[start Data]

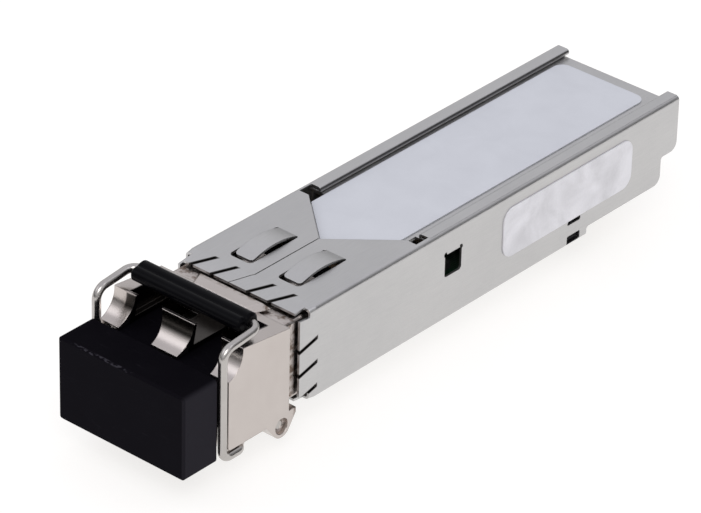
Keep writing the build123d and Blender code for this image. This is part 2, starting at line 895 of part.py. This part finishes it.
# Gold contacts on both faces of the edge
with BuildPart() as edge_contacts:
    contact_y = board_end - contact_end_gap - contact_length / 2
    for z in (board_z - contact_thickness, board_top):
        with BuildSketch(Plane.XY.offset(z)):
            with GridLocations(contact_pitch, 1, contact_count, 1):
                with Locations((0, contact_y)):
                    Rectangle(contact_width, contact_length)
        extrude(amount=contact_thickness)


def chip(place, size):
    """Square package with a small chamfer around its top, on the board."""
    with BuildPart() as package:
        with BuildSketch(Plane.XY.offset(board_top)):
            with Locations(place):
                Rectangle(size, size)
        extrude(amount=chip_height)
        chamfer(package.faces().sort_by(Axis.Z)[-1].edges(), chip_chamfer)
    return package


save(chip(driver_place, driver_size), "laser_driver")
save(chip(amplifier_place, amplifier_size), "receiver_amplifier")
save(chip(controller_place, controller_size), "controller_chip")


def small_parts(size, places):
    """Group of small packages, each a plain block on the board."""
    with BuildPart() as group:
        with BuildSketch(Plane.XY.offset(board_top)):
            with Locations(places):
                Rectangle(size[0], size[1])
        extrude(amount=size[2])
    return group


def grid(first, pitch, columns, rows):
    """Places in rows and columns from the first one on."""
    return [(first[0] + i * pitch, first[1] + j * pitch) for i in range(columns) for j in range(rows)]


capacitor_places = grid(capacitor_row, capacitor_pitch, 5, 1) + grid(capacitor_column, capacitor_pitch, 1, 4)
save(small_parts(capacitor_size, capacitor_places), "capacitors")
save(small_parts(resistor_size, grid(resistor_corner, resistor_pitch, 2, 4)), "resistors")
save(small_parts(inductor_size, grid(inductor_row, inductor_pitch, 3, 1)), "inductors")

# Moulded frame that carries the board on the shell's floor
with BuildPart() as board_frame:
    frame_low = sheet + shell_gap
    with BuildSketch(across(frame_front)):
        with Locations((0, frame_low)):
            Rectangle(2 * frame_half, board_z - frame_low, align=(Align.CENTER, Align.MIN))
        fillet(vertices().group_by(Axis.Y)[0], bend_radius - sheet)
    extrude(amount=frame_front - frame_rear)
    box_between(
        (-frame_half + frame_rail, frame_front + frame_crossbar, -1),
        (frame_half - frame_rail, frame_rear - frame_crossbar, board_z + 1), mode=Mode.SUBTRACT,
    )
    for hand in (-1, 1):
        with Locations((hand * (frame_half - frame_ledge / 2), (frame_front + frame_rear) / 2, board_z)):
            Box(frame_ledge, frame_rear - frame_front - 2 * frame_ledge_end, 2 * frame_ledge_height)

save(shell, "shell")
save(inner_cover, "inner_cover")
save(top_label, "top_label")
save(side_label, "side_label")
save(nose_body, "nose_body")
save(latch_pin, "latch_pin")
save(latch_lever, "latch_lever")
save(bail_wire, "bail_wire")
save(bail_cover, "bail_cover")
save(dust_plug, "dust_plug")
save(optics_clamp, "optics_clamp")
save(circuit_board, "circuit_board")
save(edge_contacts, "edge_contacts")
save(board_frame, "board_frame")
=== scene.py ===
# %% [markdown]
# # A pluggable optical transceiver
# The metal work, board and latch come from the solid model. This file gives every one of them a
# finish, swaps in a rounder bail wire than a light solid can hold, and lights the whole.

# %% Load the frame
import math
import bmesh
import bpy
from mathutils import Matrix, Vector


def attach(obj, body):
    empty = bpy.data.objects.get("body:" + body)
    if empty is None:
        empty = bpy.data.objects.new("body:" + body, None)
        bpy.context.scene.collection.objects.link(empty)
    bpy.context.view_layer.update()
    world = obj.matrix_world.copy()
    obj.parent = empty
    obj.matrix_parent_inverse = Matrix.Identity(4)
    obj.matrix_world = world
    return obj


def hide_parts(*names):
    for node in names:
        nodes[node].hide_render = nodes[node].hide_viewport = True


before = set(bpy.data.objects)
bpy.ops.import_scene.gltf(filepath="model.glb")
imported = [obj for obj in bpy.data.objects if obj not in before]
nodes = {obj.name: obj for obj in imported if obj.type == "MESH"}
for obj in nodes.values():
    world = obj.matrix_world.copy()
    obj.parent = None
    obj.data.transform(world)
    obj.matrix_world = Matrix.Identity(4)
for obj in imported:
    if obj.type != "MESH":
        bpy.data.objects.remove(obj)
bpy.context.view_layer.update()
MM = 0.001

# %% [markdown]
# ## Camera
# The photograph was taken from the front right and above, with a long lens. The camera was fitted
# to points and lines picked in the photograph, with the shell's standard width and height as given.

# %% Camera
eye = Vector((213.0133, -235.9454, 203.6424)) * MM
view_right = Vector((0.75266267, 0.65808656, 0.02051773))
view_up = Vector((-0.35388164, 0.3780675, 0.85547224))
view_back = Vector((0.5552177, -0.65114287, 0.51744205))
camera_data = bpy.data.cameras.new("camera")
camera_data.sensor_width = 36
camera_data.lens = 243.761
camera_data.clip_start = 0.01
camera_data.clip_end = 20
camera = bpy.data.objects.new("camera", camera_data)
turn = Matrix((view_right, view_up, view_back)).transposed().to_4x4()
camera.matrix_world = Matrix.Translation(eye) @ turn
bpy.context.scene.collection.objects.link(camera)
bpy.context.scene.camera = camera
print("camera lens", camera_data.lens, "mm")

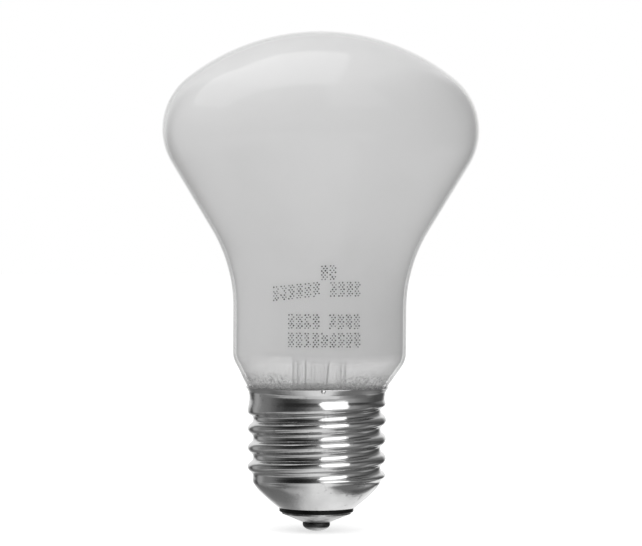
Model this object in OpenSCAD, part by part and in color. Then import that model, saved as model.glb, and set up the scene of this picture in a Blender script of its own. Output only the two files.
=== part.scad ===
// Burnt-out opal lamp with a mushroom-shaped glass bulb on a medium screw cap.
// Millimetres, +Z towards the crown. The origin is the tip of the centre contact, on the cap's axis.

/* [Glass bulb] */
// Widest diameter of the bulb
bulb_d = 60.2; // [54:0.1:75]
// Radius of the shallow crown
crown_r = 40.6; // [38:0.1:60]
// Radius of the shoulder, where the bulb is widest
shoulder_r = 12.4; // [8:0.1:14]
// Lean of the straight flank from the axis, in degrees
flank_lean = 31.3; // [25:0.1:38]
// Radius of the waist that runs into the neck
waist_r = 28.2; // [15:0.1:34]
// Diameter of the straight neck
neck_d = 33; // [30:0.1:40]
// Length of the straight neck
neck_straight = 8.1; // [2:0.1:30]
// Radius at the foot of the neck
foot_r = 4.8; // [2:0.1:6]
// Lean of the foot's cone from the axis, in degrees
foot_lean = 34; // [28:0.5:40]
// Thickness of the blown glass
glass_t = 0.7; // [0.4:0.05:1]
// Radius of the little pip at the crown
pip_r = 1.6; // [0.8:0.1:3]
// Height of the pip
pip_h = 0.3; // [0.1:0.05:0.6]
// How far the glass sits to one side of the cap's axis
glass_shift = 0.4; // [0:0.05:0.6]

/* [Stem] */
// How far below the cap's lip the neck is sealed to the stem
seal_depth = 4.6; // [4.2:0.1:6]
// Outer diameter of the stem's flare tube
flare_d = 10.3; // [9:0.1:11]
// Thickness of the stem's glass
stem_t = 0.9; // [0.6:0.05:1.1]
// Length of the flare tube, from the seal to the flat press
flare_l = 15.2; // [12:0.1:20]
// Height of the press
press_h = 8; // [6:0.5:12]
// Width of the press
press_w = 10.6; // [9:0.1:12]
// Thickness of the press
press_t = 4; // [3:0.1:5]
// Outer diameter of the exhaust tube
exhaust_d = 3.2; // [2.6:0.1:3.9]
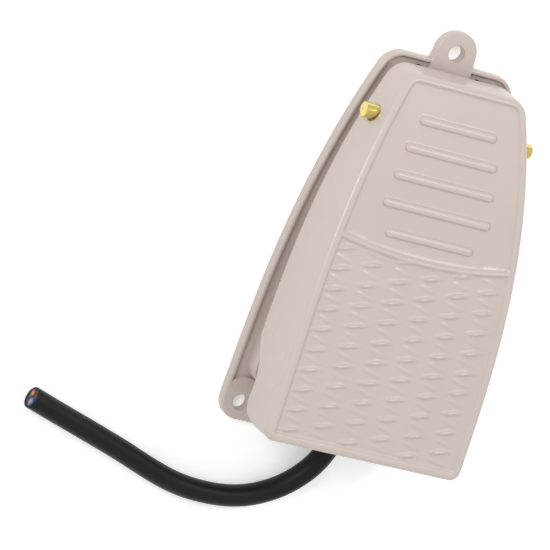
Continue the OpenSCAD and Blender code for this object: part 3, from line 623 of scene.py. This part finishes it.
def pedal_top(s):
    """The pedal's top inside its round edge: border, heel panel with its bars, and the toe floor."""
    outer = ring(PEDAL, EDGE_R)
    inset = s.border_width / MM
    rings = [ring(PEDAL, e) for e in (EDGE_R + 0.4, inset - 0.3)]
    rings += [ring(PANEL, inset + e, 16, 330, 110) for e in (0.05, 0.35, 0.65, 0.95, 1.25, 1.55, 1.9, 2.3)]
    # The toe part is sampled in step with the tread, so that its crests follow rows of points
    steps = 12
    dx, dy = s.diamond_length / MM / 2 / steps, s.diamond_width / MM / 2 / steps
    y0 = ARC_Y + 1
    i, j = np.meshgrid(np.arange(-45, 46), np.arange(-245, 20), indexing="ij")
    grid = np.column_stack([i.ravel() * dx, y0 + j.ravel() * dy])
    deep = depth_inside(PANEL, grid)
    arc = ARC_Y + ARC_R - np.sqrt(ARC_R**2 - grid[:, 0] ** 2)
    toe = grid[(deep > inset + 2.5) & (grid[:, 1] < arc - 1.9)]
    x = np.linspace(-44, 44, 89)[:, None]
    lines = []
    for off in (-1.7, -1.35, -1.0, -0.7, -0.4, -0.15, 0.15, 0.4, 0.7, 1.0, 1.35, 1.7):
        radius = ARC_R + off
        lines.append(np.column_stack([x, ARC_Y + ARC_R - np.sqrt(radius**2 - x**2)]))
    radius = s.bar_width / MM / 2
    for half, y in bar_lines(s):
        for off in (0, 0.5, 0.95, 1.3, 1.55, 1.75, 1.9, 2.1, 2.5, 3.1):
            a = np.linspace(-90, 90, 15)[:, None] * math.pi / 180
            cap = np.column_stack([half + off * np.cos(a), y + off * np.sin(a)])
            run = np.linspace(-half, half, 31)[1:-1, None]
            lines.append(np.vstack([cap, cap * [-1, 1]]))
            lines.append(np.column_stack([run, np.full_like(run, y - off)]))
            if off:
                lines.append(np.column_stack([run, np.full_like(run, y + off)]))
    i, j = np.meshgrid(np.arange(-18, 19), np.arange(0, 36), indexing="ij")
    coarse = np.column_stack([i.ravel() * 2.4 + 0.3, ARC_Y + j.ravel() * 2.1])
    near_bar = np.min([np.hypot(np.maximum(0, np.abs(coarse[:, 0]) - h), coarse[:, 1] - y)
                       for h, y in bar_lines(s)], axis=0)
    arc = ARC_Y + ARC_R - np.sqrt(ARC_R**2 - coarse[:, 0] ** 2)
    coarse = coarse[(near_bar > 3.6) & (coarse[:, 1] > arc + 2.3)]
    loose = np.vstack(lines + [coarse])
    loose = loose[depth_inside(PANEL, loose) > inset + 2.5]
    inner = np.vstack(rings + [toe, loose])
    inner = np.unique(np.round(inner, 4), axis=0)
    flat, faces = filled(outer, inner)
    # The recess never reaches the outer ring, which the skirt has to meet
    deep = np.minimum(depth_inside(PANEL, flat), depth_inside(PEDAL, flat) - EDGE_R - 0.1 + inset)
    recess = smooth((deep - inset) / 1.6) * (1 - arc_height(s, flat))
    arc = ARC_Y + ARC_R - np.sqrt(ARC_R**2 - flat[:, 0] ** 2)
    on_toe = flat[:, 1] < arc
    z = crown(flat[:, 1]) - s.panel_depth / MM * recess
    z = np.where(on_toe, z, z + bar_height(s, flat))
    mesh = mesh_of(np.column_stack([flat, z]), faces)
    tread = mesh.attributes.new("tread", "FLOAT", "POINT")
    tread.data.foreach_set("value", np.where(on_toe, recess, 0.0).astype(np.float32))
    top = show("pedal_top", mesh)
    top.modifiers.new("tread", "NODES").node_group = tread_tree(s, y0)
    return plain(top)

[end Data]
[start Data]

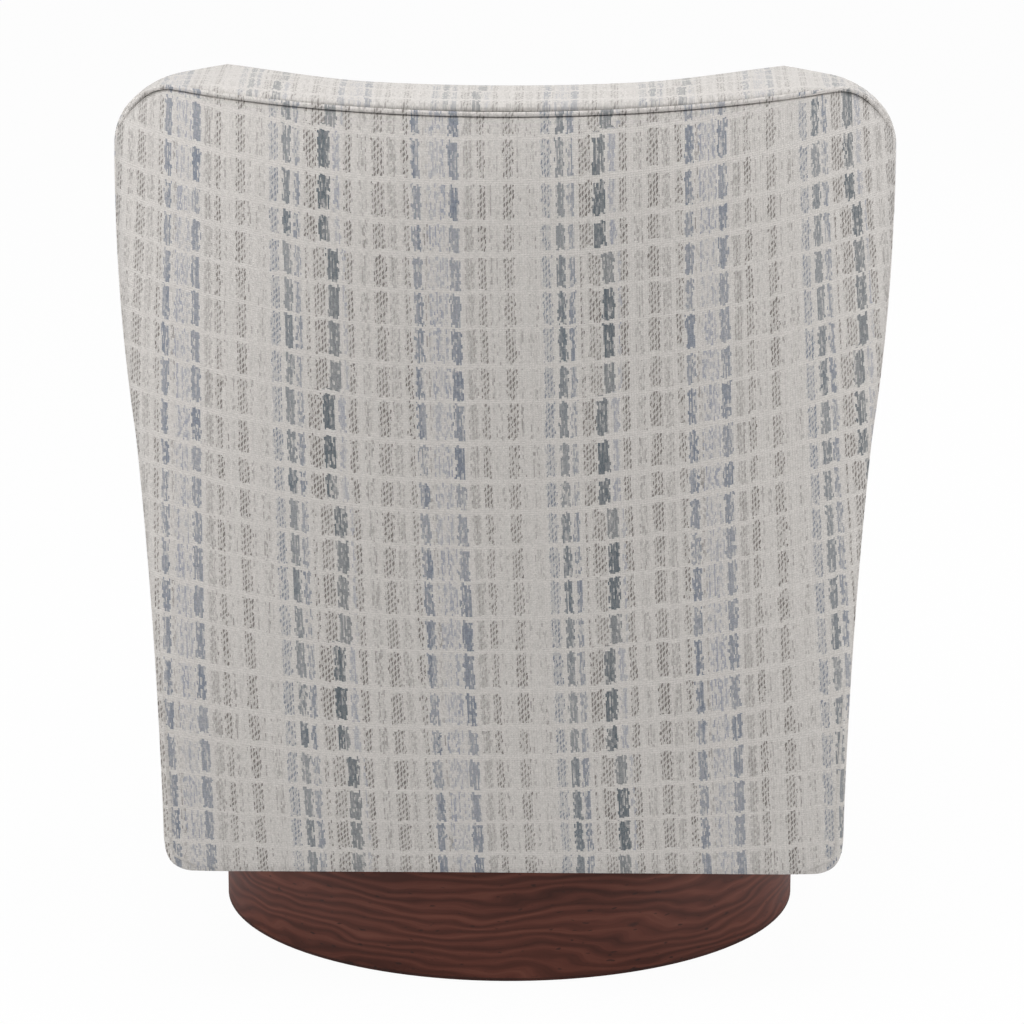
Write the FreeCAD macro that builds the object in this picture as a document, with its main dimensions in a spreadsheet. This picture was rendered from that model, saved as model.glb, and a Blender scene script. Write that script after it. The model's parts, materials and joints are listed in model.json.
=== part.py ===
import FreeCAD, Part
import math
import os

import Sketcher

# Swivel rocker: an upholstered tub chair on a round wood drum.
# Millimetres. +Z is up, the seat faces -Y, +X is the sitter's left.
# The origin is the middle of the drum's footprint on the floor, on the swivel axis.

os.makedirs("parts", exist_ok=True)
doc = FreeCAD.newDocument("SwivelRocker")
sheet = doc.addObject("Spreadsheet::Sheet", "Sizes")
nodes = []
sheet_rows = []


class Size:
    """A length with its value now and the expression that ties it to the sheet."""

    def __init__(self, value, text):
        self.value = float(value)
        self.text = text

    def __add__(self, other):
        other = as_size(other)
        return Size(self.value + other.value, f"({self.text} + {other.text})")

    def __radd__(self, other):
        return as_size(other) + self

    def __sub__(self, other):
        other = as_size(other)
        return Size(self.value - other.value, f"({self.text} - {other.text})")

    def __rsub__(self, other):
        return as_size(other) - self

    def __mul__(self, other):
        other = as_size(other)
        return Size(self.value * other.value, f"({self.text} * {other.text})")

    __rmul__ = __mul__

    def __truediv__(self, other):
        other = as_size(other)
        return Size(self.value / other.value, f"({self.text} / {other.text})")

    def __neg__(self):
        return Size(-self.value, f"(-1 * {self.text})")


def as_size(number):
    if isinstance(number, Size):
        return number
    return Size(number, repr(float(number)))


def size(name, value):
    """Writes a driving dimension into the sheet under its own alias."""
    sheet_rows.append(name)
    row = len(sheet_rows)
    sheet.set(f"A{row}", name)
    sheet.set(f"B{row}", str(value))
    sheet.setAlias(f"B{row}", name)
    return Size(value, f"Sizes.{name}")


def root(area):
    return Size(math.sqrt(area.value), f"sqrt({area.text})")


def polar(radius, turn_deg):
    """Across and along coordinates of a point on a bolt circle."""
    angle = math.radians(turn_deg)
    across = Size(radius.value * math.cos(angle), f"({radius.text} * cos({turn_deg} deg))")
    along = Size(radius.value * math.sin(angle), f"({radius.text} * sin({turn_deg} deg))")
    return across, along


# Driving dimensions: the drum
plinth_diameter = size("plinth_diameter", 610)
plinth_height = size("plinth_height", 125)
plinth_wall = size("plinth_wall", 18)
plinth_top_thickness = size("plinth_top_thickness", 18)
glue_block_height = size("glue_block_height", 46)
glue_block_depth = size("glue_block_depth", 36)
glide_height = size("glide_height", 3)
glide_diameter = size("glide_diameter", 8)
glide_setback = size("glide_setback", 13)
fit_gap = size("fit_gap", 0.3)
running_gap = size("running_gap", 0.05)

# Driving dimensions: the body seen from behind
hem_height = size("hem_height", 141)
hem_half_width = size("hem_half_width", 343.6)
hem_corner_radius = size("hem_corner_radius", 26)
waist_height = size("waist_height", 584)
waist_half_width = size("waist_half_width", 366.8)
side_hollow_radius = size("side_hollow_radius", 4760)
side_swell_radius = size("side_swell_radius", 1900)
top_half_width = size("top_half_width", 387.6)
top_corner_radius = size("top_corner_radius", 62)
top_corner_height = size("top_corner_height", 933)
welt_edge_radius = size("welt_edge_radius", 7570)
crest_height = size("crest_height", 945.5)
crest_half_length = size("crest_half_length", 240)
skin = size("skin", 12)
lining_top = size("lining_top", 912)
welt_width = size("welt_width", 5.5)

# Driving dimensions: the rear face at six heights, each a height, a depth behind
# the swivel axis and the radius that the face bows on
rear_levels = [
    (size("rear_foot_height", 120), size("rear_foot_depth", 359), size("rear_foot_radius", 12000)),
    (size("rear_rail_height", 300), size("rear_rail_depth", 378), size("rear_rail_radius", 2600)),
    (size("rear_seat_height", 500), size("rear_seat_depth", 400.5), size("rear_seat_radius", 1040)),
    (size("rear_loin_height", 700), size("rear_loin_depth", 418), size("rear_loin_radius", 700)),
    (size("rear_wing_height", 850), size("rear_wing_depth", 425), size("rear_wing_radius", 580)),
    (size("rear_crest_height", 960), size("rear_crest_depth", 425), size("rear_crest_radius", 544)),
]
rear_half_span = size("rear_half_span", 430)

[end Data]

Written instruction – Only the lines from the one containing "# Moulded frame" through the one containing "for node in" are to be extracted, exactly as they appear, with both ends included.

Completed task –
# Moulded frame that carries the board on the shell's floor
with BuildPart() as board_frame:
    frame_low = sheet + shell_gap
    with BuildSketch(across(frame_front)):
        with Locations((0, frame_low)):
            Rectangle(2 * frame_half, board_z - frame_low, align=(Align.CENTER, Align.MIN))
        fillet(vertices().group_by(Axis.Y)[0], bend_radius - sheet)
    extrude(amount=frame_front - frame_rear)
    box_between(
        (-frame_half + frame_rail, frame_front + frame_crossbar, -1),
        (frame_half - frame_rail, frame_rear - frame_crossbar, board_z + 1), mode=Mode.SUBTRACT,
    )
    for hand in (-1, 1):
        with Locations((hand * (frame_half - frame_ledge / 2), (frame_front + frame_rear) / 2, board_z)):
            Box(frame_ledge, frame_rear - frame_front - 2 * frame_ledge_end, 2 * frame_ledge_height)

save(shell, "shell")
save(inner_cover, "inner_cover")
save(top_label, "top_label")
save(side_label, "side_label")
save(nose_body, "nose_body")
save(latch_pin, "latch_pin")
save(latch_lever, "latch_lever")
save(bail_wire, "bail_wire")
save(bail_cover, "bail_cover")
save(dust_plug, "dust_plug")
save(optics_clamp, "optics_clamp")
save(circuit_board, "circuit_board")
save(edge_contacts, "edge_contacts")
save(board_frame, "board_frame")
=== scene.py ===
# %% [markdown]
# # A pluggable optical transceiver
# The metal work, board and latch come from the solid model. This file gives every one of them a
# finish, swaps in a rounder bail wire than a light solid can hold, and lights the whole.

# %% Load the frame
import math
import bmesh
import bpy
from mathutils import Matrix, Vector


def attach(obj, body):
    empty = bpy.data.objects.get("body:" + body)
    if empty is None:
        empty = bpy.data.objects.new("body:" + body, None)
        bpy.context.scene.collection.objects.link(empty)
    bpy.context.view_layer.update()
    world = obj.matrix_world.copy()
    obj.parent = empty
    obj.matrix_parent_inverse = Matrix.Identity(4)
    obj.matrix_world = world
    return obj


def hide_parts(*names):
    for node in names:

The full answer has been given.